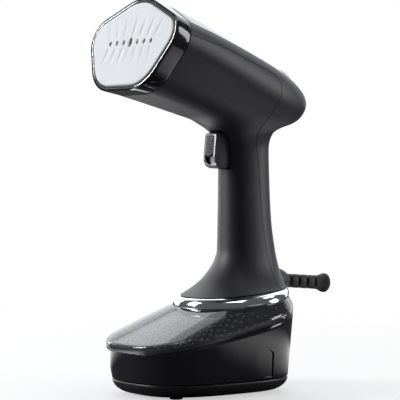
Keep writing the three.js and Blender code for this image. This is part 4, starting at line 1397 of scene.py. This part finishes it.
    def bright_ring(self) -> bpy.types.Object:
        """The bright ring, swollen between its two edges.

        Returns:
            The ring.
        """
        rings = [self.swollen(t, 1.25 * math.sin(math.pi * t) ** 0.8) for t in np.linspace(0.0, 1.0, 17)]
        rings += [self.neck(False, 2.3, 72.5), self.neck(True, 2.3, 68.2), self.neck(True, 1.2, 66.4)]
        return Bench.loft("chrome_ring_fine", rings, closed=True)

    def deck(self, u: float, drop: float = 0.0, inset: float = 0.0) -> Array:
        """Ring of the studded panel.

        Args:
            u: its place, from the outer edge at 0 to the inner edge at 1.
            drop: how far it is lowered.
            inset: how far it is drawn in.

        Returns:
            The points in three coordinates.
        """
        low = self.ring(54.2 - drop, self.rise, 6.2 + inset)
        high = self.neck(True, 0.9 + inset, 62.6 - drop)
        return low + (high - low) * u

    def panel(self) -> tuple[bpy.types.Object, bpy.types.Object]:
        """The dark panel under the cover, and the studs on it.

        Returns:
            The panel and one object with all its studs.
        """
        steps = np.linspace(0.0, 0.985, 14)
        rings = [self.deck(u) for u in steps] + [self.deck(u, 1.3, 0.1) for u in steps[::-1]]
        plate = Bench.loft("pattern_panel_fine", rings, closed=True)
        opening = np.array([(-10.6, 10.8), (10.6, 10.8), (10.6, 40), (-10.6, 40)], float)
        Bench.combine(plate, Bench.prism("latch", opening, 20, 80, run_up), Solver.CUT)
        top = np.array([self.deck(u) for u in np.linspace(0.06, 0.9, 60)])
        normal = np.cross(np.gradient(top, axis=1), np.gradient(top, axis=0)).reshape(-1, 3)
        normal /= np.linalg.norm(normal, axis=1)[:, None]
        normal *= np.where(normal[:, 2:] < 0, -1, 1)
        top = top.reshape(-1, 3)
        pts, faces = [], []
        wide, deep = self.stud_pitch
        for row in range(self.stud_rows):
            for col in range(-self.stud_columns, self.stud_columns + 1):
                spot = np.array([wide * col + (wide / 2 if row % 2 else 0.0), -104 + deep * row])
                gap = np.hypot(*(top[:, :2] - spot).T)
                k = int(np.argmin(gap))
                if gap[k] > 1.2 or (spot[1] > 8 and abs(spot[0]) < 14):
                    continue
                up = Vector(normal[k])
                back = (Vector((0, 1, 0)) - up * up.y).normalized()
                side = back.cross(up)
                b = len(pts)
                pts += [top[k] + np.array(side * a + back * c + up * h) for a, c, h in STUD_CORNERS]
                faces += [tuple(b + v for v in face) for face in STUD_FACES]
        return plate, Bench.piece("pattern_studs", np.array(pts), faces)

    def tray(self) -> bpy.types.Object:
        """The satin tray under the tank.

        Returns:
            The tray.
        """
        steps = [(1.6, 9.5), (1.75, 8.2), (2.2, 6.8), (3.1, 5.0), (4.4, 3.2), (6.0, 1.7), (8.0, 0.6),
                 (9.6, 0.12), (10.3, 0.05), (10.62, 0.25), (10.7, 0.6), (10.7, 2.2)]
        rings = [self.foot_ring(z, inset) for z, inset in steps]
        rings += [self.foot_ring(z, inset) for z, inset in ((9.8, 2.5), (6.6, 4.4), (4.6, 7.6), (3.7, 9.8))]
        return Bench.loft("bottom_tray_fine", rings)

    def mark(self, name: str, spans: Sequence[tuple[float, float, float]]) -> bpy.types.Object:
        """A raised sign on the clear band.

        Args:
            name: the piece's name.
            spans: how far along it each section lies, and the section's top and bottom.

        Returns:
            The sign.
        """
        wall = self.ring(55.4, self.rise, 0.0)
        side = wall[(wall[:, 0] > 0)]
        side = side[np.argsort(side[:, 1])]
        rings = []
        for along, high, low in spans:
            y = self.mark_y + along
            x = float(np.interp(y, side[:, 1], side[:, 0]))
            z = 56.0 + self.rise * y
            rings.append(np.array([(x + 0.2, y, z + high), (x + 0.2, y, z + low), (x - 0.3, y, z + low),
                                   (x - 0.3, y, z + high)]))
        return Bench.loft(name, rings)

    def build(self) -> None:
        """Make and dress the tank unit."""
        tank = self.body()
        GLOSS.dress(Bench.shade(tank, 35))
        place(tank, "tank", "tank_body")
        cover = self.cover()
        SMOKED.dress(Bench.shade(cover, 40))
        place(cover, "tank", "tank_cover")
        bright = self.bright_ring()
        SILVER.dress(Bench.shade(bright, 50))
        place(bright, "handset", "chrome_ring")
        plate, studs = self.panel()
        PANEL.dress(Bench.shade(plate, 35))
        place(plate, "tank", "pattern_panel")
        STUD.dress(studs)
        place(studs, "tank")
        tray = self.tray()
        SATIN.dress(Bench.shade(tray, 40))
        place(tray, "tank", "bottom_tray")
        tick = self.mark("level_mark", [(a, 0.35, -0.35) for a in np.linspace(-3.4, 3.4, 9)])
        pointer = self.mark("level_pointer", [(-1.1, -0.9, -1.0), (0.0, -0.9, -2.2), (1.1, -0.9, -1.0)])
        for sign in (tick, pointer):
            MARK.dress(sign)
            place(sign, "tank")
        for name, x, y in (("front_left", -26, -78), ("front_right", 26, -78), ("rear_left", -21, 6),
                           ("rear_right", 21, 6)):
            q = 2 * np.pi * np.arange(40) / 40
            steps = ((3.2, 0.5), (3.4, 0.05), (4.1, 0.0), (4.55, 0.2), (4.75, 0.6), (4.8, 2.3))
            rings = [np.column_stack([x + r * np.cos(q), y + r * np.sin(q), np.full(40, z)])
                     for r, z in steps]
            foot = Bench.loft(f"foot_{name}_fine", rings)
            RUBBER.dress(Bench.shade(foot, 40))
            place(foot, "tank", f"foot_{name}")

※

WORK REQUIRED: Begin with the first line of the data above and, please, print each line exactly until you have printed the line containing "its two edges."; print nothing else.

WORKED SOLUTION:
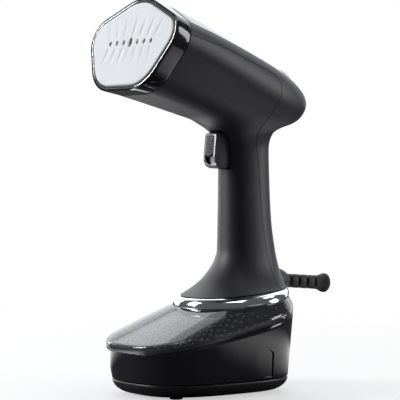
Keep writing the three.js and Blender code for this image. This is part 4, starting at line 1397 of scene.py. This part finishes it.
    def bright_ring(self) -> bpy.types.Object:
        """The bright ring, swollen between its two edges.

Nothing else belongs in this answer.